[start SUPPLIED INFORMATION]

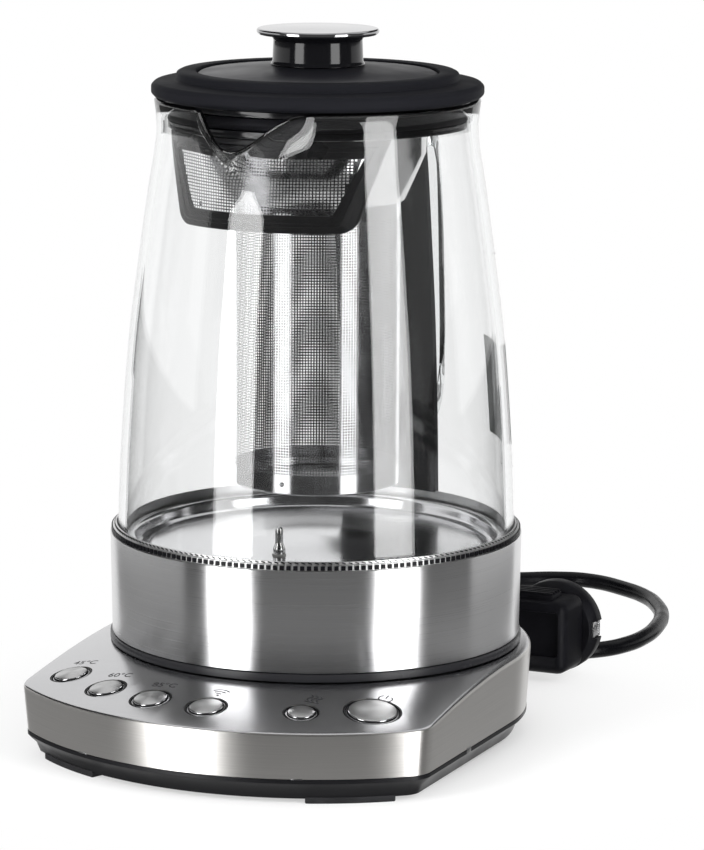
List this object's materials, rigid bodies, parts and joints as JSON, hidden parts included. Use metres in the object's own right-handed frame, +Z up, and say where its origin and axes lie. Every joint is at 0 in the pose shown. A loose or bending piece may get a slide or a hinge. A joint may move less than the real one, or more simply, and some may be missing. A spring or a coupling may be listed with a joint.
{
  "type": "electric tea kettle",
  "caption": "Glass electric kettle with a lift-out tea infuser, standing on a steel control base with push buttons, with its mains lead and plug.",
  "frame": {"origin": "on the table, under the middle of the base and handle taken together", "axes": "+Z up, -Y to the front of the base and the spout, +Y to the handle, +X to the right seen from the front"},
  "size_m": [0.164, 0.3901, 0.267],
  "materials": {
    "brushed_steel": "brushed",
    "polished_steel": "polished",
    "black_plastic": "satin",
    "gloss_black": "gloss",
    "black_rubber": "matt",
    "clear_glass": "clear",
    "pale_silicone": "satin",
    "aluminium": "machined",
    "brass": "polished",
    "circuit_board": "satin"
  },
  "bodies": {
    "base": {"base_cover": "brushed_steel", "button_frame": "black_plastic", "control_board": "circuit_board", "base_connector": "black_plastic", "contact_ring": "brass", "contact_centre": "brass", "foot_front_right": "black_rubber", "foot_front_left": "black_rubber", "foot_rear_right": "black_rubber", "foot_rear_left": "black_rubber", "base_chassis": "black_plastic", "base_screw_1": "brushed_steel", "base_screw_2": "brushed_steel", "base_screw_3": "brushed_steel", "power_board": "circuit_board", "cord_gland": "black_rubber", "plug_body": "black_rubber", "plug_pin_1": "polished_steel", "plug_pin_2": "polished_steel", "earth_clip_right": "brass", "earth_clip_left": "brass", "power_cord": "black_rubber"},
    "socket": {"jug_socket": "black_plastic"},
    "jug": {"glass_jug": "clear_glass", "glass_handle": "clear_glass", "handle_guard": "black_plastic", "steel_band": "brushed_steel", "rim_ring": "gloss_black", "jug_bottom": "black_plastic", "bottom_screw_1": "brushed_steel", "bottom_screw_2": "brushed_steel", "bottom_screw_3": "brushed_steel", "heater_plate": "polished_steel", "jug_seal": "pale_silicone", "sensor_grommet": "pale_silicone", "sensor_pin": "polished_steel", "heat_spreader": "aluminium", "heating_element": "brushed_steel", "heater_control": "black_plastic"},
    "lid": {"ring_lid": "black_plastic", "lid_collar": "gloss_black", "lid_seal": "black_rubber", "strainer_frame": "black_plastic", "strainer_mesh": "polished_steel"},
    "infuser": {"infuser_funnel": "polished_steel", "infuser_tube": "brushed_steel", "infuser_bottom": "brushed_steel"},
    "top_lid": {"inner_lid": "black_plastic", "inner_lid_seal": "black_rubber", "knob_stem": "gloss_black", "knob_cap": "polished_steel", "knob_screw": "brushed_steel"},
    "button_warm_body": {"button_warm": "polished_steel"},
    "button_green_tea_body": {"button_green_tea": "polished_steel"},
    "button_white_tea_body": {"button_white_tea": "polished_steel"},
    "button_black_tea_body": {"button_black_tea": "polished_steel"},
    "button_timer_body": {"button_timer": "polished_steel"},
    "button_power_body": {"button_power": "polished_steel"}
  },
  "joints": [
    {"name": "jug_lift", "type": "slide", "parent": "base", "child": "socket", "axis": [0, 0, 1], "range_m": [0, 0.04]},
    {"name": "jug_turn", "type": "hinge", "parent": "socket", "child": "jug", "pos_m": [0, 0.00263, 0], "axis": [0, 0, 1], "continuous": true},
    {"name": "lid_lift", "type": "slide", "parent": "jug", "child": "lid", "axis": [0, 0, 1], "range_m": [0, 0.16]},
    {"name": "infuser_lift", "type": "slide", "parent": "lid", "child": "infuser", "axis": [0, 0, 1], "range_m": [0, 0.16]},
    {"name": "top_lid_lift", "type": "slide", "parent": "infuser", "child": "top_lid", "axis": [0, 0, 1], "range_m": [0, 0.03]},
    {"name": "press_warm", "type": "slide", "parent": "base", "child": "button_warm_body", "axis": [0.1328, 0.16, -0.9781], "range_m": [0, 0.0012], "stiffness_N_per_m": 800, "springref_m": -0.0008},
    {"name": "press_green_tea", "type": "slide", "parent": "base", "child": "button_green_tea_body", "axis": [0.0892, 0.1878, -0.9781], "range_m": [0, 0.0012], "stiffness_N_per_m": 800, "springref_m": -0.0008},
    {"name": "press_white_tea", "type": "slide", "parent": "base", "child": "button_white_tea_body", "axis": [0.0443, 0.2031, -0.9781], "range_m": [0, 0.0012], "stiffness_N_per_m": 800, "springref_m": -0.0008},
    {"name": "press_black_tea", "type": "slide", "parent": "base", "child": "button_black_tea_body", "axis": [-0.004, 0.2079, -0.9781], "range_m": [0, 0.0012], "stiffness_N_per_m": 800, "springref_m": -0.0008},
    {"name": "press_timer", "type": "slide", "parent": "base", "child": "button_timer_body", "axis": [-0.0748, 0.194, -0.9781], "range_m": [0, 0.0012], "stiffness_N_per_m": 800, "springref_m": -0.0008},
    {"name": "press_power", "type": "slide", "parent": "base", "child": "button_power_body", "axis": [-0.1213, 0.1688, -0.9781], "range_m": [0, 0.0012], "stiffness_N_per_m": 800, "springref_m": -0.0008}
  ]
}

[end SUPPLIED INFORMATION]

• TASK BRIEF: Go through the material above line by line and copy it exactly.

• TASK RESULT:
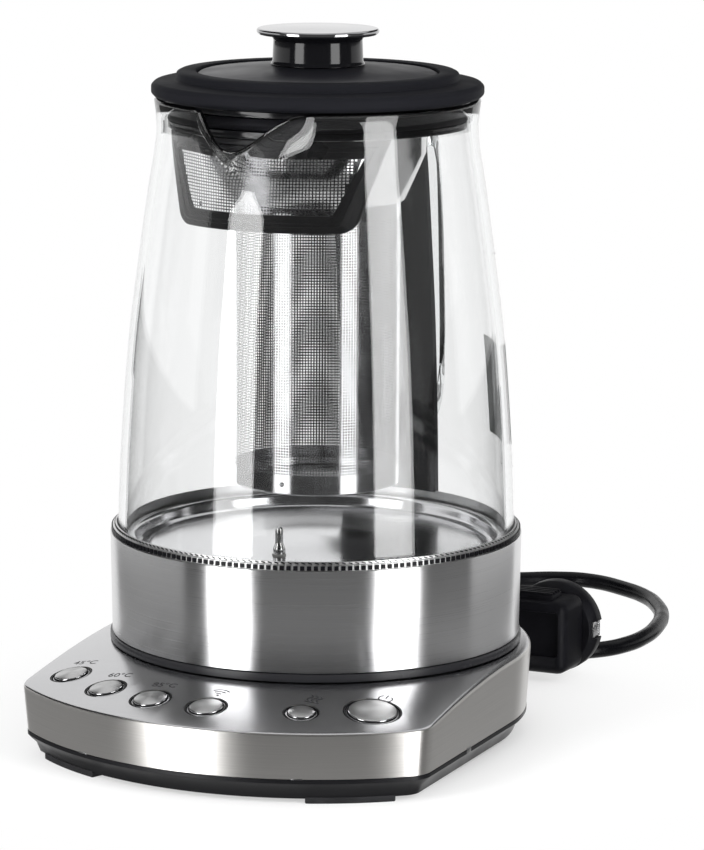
List this object's materials, rigid bodies, parts and joints as JSON, hidden parts included. Use metres in the object's own right-handed frame, +Z up, and say where its origin and axes lie. Every joint is at 0 in the pose shown. A loose or bending piece may get a slide or a hinge. A joint may move less than the real one, or more simply, and some may be missing. A spring or a coupling may be listed with a joint.
{
  "type": "electric tea kettle",
  "caption": "Glass electric kettle with a lift-out tea infuser, standing on a steel control base with push buttons, with its mains lead and plug.",
  "frame": {"origin": "on the table, under the middle of the base and handle taken together", "axes": "+Z up, -Y to the front of the base and the spout, +Y to the handle, +X to the right seen from the front"},
  "size_m": [0.164, 0.3901, 0.267],
  "materials": {
    "brushed_steel": "brushed",
    "polished_steel": "polished",
    "black_plastic": "satin",
    "gloss_black": "gloss",
    "black_rubber": "matt",
    "clear_glass": "clear",
    "pale_silicone": "satin",
    "aluminium": "machined",
    "brass": "polished",
    "circuit_board": "satin"
  },
  "bodies": {
    "base": {"base_cover": "brushed_steel", "button_frame": "black_plastic", "control_board": "circuit_board", "base_connector": "black_plastic", "contact_ring": "brass", "contact_centre": "brass", "foot_front_right": "black_rubber", "foot_front_left": "black_rubber", "foot_rear_right": "black_rubber", "foot_rear_left": "black_rubber", "base_chassis": "black_plastic", "base_screw_1": "brushed_steel", "base_screw_2": "brushed_steel", "base_screw_3": "brushed_steel", "power_board": "circuit_board", "cord_gland": "black_rubber", "plug_body": "black_rubber", "plug_pin_1": "polished_steel", "plug_pin_2": "polished_steel", "earth_clip_right": "brass", "earth_clip_left": "brass", "power_cord": "black_rubber"},
    "socket": {"jug_socket": "black_plastic"},
    "jug": {"glass_jug": "clear_glass", "glass_handle": "clear_glass", "handle_guard": "black_plastic", "steel_band": "brushed_steel", "rim_ring": "gloss_black", "jug_bottom": "black_plastic", "bottom_screw_1": "brushed_steel", "bottom_screw_2": "brushed_steel", "bottom_screw_3": "brushed_steel", "heater_plate": "polished_steel", "jug_seal": "pale_silicone", "sensor_grommet": "pale_silicone", "sensor_pin": "polished_steel", "heat_spreader": "aluminium", "heating_element": "brushed_steel", "heater_control": "black_plastic"},
    "lid": {"ring_lid": "black_plastic", "lid_collar": "gloss_black", "lid_seal": "black_rubber", "strainer_frame": "black_plastic", "strainer_mesh": "polished_steel"},
    "infuser": {"infuser_funnel": "polished_steel", "infuser_tube": "brushed_steel", "infuser_bottom": "brushed_steel"},
    "top_lid": {"inner_lid": "black_plastic", "inner_lid_seal": "black_rubber", "knob_stem": "gloss_black", "knob_cap": "polished_steel", "knob_screw": "brushed_steel"},
    "button_warm_body": {"button_warm": "polished_steel"},
    "button_green_tea_body": {"button_green_tea": "polished_steel"},
    "button_white_tea_body": {"button_white_tea": "polished_steel"},
    "button_black_tea_body": {"button_black_tea": "polished_steel"},
    "button_timer_body": {"button_timer": "polished_steel"},
    "button_power_body": {"button_power": "polished_steel"}
  },
  "joints": [
    {"name": "jug_lift", "type": "slide", "parent": "base", "child": "socket", "axis": [0, 0, 1], "range_m": [0, 0.04]},
    {"name": "jug_turn", "type": "hinge", "parent": "socket", "child": "jug", "pos_m": [0, 0.00263, 0], "axis": [0, 0, 1], "continuous": true},
    {"name": "lid_lift", "type": "slide", "parent": "jug", "child": "lid", "axis": [0, 0, 1], "range_m": [0, 0.16]},
    {"name": "infuser_lift", "type": "slide", "parent": "lid", "child": "infuser", "axis": [0, 0, 1], "range_m": [0, 0.16]},
    {"name": "top_lid_lift", "type": "slide", "parent": "infuser", "child": "top_lid", "axis": [0, 0, 1], "range_m": [0, 0.03]},
    {"name": "press_warm", "type": "slide", "parent": "base", "child": "button_warm_body", "axis": [0.1328, 0.16, -0.9781], "range_m": [0, 0.0012], "stiffness_N_per_m": 800, "springref_m": -0.0008},
    {"name": "press_green_tea", "type": "slide", "parent": "base", "child": "button_green_tea_body", "axis": [0.0892, 0.1878, -0.9781], "range_m": [0, 0.0012], "stiffness_N_per_m": 800, "springref_m": -0.0008},
    {"name": "press_white_tea", "type": "slide", "parent": "base", "child": "button_white_tea_body", "axis": [0.0443, 0.2031, -0.9781], "range_m": [0, 0.0012], "stiffness_N_per_m": 800, "springref_m": -0.0008},
    {"name": "press_black_tea", "type": "slide", "parent": "base", "child": "button_black_tea_body", "axis": [-0.004, 0.2079, -0.9781], "range_m": [0, 0.0012], "stiffness_N_per_m": 800, "springref_m": -0.0008},
    {"name": "press_timer", "type": "slide", "parent": "base", "child": "button_timer_body", "axis": [-0.0748, 0.194, -0.9781], "range_m": [0, 0.0012], "stiffness_N_per_m": 800, "springref_m": -0.0008},
    {"name": "press_power", "type": "slide", "parent": "base", "child": "button_power_body", "axis": [-0.1213, 0.1688, -0.9781], "range_m": [0, 0.0012], "stiffness_N_per_m": 800, "springref_m": -0.0008}
  ]
}